In the 1970s, during Kirby's involvement at DC, several of their stories were reprinted in various books, particularly those written and drawn by Kirby himself (e.g. Mister Miracle #6 in February 1972). A reprint Boy Commandos title was published in Sep/Oct 1973 under editor E. Nelson Bridwell, but lasted only two issues before disappearing.

The four original members, minus Brooklyn, reappeared late during the run of Len Wein's Blue Beetle, which reintroduced Alfie as the founder and president of Statistical Occurrences Ltd., an insurance company specializing in properties which may attract the activities of superhumans. Using his daughter "Twiggie" as a mediator, Alfie hires Murray Takamoto, an ex-S.T.A.R. Labs administrator (and college roommate of Ted Kord) who'd worked on a "Star Wars" satellite program, which S.O.L. had received a contract concerning its protection. Joining Alfie in this venture are his old teammates Andre, now head of the fictional Department Gamma of the French Secret Service, Jan, now a professor working for the Hague Centre for Strategic Studies, and their former mentor "Rip" Carter, now a general. It was implied that they would eventually come into conflict, along with the Blue Beetle, with corrupt European industrialist Klaus Cornelius, who had already used his influence to disband Europe's lead super-hero agency, the Global Guardians, and was working to resurrect the Boy Commandos' old enemy Agent Axis. However, the series ended before the storyline could reach fruition, and no further developments have been mentioned since then, although Cornelius did make a brief cameo during Kurt Busiek's Power Company miniseries.
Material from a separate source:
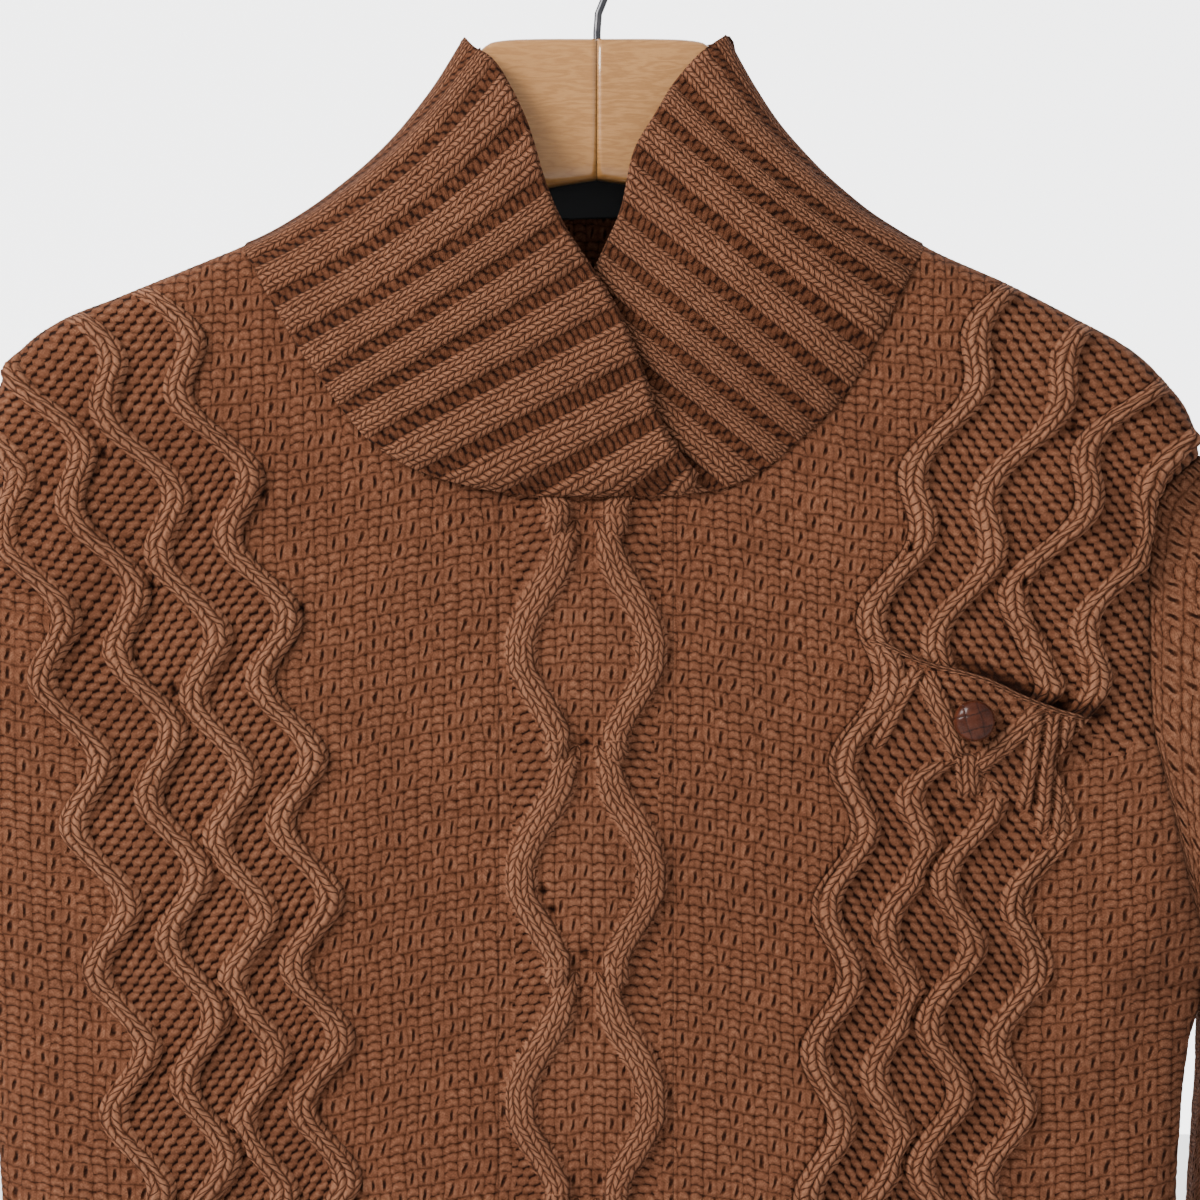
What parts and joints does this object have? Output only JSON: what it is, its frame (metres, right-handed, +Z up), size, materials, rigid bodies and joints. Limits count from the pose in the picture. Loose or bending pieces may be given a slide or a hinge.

They made an appearance in the most recent incarnation of The Brave and the Bold (issue #9, February 2008), in which they teamed up with fellow World War II heroes, the Blackhawks.

==Collection==
DC published the first of 2 hardback collections of Simon and Kirby's work on the series:
- The Boy Commandos Vol. 1, 2010, ISBN (reprints Detective Comics #64-73, World's Finest Comics #8-9 and Boy Commandos #1-2).
- The Boy Commandos Vol. 2, 2015, ISBN (reprints Detective Comics #74-83, World's Finest Comics #10-13 and Boy Commandos #3-5).